++++ Material provided ++++
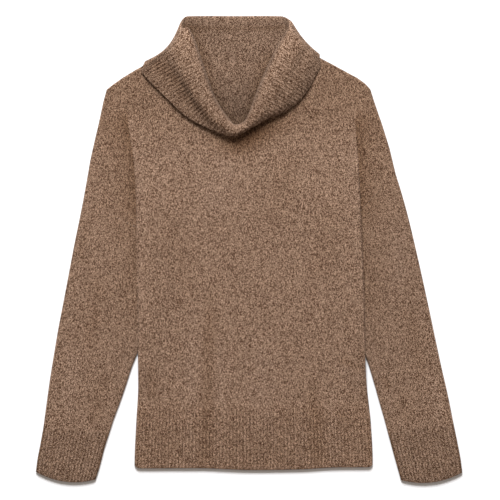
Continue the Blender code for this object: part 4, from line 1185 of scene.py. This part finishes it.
def dress(piece, node, material):
    """The piece stands for its node and wears this material."""
    piece.data.materials.append(material)
    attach(piece, "root")
    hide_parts(node)


def build_cloth():
    """All the pieces of cloth, each in place of its solid."""
    # The inside and collar materials carry painted shade along their courses, and the shade attribute on
    # the pieces is painted shade and light.
    body, inside, rib, cuff, turned = (knit_material(name, tones_and_shade) for name, tones_and_shade in TONES_AND_PAINTED_SHADE.items())

    front = build_front()
    dress(front, "front", body)
    back = build_back()
    dress(back, "back", inside)
    hem_front = build_hem_front()
    dress(hem_front, "hem_front", rib)
    hem_back = build_hem_back()
    dress(hem_back, "hem_back", rib)
    for side in ("left", "right"):
        sleeve = build_tube("sleeve_" + side + "_cloth", SLEEVES[side], SLEEVE_ROWS, SLEEVE_TOP_COLUMNS)
        dress(sleeve, "sleeve_" + side, body)
        name = "cuff_" + side + "_cloth"
        cuff_piece = build_tube(name, CUFFS[side], CUFF_ROWS, CUFF_TOP_COLUMNS, CUFF_RIBS)
        dress(cuff_piece, "cuff_" + side, cuff)
    collar = build_collar()
    dress(collar, "collar", turned)


# The view straight down, 775 mm of the surface across the picture
CAMERA_PLACE = (1.55, 0.0, 5000.0)
VIEW_WIDTH = 775.0
SENSOR = 36.0

# The floor and the light, in metres
FLOOR_SIZE = 8.0
FLOOR_DROP = 0.0002
FLOOR_COLOUR = (0.93, 0.95, 0.98, 1.0)
FLOOR_ROUGHNESS = 0.9
KEY_PLACE = (-0.35, 3.3, 2.95)
KEY_SIZE = 1.9
KEY_POWER = 325.0
SKY_COLOUR = (1.0, 0.87, 0.76, 1.0)
SKY_STRENGTH = 0.33


def add_floor():
    """The pale surface that the sweater lies on."""
    half = FLOOR_SIZE / 2
    data = bpy.data.meshes.new("floor")
    corners = [(-half, -half, 0), (half, -half, 0), (half, half, 0), (-half, half, 0)]
    data.from_pydata(corners, [], [(0, 1, 2, 3)])
    floor = add("floor", data, (0.0, 0.0, -FLOOR_DROP))
    material = bpy.data.materials.new("pale_floor")
    material.use_nodes = True
    shader = material.node_tree.nodes["Principled BSDF"]
    shader.inputs["Base Color"].default_value = FLOOR_COLOUR
    shader.inputs["Roughness"].default_value = FLOOR_ROUGHNESS
    data.materials.append(material)


def add_camera():
    """The view from straight above."""
    data = bpy.data.cameras.new("camera")
    data.sensor_width = SENSOR
    data.lens = SENSOR * CAMERA_PLACE[2] / VIEW_WIDTH
    bpy.context.scene.camera = add("camera", data, np.array(CAMERA_PLACE) * MM)


def add_lights():
    """One large soft light beyond the collar, facing the sweater's middle, and a dim warm sky."""
    data = bpy.data.lights.new("key", "AREA")
    data.size = KEY_SIZE
    data.energy = KEY_POWER
    light = add("key", data, KEY_PLACE)
    light.rotation_euler = (-light.location).to_track_quat("-Z", "Y").to_euler()
    world = bpy.data.worlds.new("studio")
    world.use_nodes = True
    background = world.node_tree.nodes["Background"]
    background.inputs["Color"].default_value = SKY_COLOUR
    background.inputs["Strength"].default_value = SKY_STRENGTH
    bpy.context.scene.world = world
    bpy.context.scene.view_settings.view_transform = "Standard"


add_camera()
add_floor()
add_lights()
build_cloth()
++++
Stated problem:
Provide an exact reproduction of only those lines that start at the line containing "hide_parts(node)" and end at the line containing "SKY_STRENGTH = 0.33", inclusive.

Solved exercise:
    hide_parts(node)


def build_cloth():
    """All the pieces of cloth, each in place of its solid."""
    # The inside and collar materials carry painted shade along their courses, and the shade attribute on
    # the pieces is painted shade and light.
    body, inside, rib, cuff, turned = (knit_material(name, tones_and_shade) for name, tones_and_shade in TONES_AND_PAINTED_SHADE.items())

    front = build_front()
    dress(front, "front", body)
    back = build_back()
    dress(back, "back", inside)
    hem_front = build_hem_front()
    dress(hem_front, "hem_front", rib)
    hem_back = build_hem_back()
    dress(hem_back, "hem_back", rib)
    for side in ("left", "right"):
        sleeve = build_tube("sleeve_" + side + "_cloth", SLEEVES[side], SLEEVE_ROWS, SLEEVE_TOP_COLUMNS)
        dress(sleeve, "sleeve_" + side, body)
        name = "cuff_" + side + "_cloth"
        cuff_piece = build_tube(name, CUFFS[side], CUFF_ROWS, CUFF_TOP_COLUMNS, CUFF_RIBS)
        dress(cuff_piece, "cuff_" + side, cuff)
    collar = build_collar()
    dress(collar, "collar", turned)


# The view straight down, 775 mm of the surface across the picture
CAMERA_PLACE = (1.55, 0.0, 5000.0)
VIEW_WIDTH = 775.0
SENSOR = 36.0

# The floor and the light, in metres
FLOOR_SIZE = 8.0
FLOOR_DROP = 0.0002
FLOOR_COLOUR = (0.93, 0.95, 0.98, 1.0)
FLOOR_ROUGHNESS = 0.9
KEY_PLACE = (-0.35, 3.3, 2.95)
KEY_SIZE = 1.9
KEY_POWER = 325.0
SKY_COLOUR = (1.0, 0.87, 0.76, 1.0)
SKY_STRENGTH = 0.33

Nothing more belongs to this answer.